Directive: Output only the lines running from the line bearing "adjuster_lever();" through the line bearing "before = set(bpy.data.objects)", character for character.

Given data:

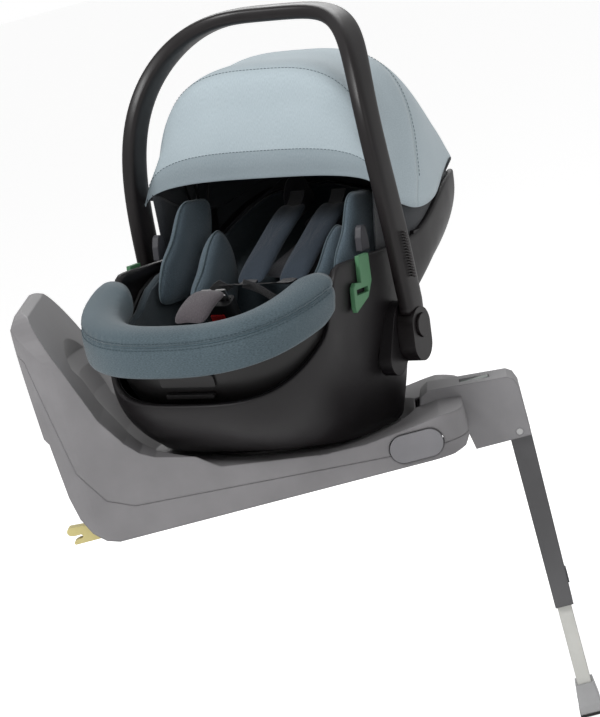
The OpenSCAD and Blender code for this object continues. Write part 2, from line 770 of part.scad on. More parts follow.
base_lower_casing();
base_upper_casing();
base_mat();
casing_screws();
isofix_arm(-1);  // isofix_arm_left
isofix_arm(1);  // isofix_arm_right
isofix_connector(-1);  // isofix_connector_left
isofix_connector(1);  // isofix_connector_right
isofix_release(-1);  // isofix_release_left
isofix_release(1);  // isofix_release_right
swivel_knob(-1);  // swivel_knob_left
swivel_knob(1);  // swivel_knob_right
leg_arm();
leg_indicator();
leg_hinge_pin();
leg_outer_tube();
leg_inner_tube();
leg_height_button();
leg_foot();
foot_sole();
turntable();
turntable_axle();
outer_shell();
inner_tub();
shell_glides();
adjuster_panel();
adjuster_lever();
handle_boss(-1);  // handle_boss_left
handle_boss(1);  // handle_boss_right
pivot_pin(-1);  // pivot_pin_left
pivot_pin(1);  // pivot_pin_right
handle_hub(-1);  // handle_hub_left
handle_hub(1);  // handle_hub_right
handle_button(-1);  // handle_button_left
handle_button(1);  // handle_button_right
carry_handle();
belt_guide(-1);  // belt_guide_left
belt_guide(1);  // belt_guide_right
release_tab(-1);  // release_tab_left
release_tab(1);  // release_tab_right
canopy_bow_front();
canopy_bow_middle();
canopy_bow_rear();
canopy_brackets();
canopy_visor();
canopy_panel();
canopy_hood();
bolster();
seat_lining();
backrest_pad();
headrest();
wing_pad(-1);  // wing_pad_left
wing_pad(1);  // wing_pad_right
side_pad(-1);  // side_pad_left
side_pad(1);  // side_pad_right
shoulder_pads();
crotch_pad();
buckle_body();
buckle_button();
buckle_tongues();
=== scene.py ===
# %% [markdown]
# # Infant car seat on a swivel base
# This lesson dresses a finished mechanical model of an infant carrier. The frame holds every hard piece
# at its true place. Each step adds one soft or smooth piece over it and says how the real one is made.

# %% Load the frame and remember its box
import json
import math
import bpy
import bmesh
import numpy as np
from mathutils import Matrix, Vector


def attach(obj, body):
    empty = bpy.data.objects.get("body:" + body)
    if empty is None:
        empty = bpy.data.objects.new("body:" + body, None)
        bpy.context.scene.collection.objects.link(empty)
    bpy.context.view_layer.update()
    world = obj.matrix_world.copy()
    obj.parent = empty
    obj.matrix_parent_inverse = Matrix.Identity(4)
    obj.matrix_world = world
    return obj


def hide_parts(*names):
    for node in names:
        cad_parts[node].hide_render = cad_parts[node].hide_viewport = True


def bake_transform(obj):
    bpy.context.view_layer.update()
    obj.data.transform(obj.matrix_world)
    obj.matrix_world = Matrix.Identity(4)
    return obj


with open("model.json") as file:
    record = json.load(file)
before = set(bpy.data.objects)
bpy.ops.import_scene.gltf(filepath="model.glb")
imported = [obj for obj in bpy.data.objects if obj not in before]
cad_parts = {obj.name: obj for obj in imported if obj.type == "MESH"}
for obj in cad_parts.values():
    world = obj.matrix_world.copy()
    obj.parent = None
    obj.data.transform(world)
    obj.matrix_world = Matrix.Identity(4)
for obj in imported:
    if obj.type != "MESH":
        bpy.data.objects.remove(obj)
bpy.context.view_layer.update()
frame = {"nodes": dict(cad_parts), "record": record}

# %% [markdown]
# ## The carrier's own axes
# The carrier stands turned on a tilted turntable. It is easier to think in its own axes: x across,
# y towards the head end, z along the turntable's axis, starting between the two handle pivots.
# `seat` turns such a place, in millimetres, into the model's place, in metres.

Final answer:
adjuster_lever();
handle_boss(-1);  // handle_boss_left
handle_boss(1);  // handle_boss_right
pivot_pin(-1);  // pivot_pin_left
pivot_pin(1);  // pivot_pin_right
handle_hub(-1);  // handle_hub_left
handle_hub(1);  // handle_hub_right
handle_button(-1);  // handle_button_left
handle_button(1);  // handle_button_right
carry_handle();
belt_guide(-1);  // belt_guide_left
belt_guide(1);  // belt_guide_right
release_tab(-1);  // release_tab_left
release_tab(1);  // release_tab_right
canopy_bow_front();
canopy_bow_middle();
canopy_bow_rear();
canopy_brackets();
canopy_visor();
canopy_panel();
canopy_hood();
bolster();
seat_lining();
backrest_pad();
headrest();
wing_pad(-1);  // wing_pad_left
wing_pad(1);  // wing_pad_right
side_pad(-1);  // side_pad_left
side_pad(1);  // side_pad_right
shoulder_pads();
crotch_pad();
buckle_body();
buckle_button();
buckle_tongues();
=== scene.py ===
# %% [markdown]
# # Infant car seat on a swivel base
# This lesson dresses a finished mechanical model of an infant carrier. The frame holds every hard piece
# at its true place. Each step adds one soft or smooth piece over it and says how the real one is made.

# %% Load the frame and remember its box
import json
import math
import bpy
import bmesh
import numpy as np
from mathutils import Matrix, Vector


def attach(obj, body):
    empty = bpy.data.objects.get("body:" + body)
    if empty is None:
        empty = bpy.data.objects.new("body:" + body, None)
        bpy.context.scene.collection.objects.link(empty)
    bpy.context.view_layer.update()
    world = obj.matrix_world.copy()
    obj.parent = empty
    obj.matrix_parent_inverse = Matrix.Identity(4)
    obj.matrix_world = world
    return obj


def hide_parts(*names):
    for node in names:
        cad_parts[node].hide_render = cad_parts[node].hide_viewport = True


def bake_transform(obj):
    bpy.context.view_layer.update()
    obj.data.transform(obj.matrix_world)
    obj.matrix_world = Matrix.Identity(4)
    return obj


with open("model.json") as file:
    record = json.load(file)
before = set(bpy.data.objects)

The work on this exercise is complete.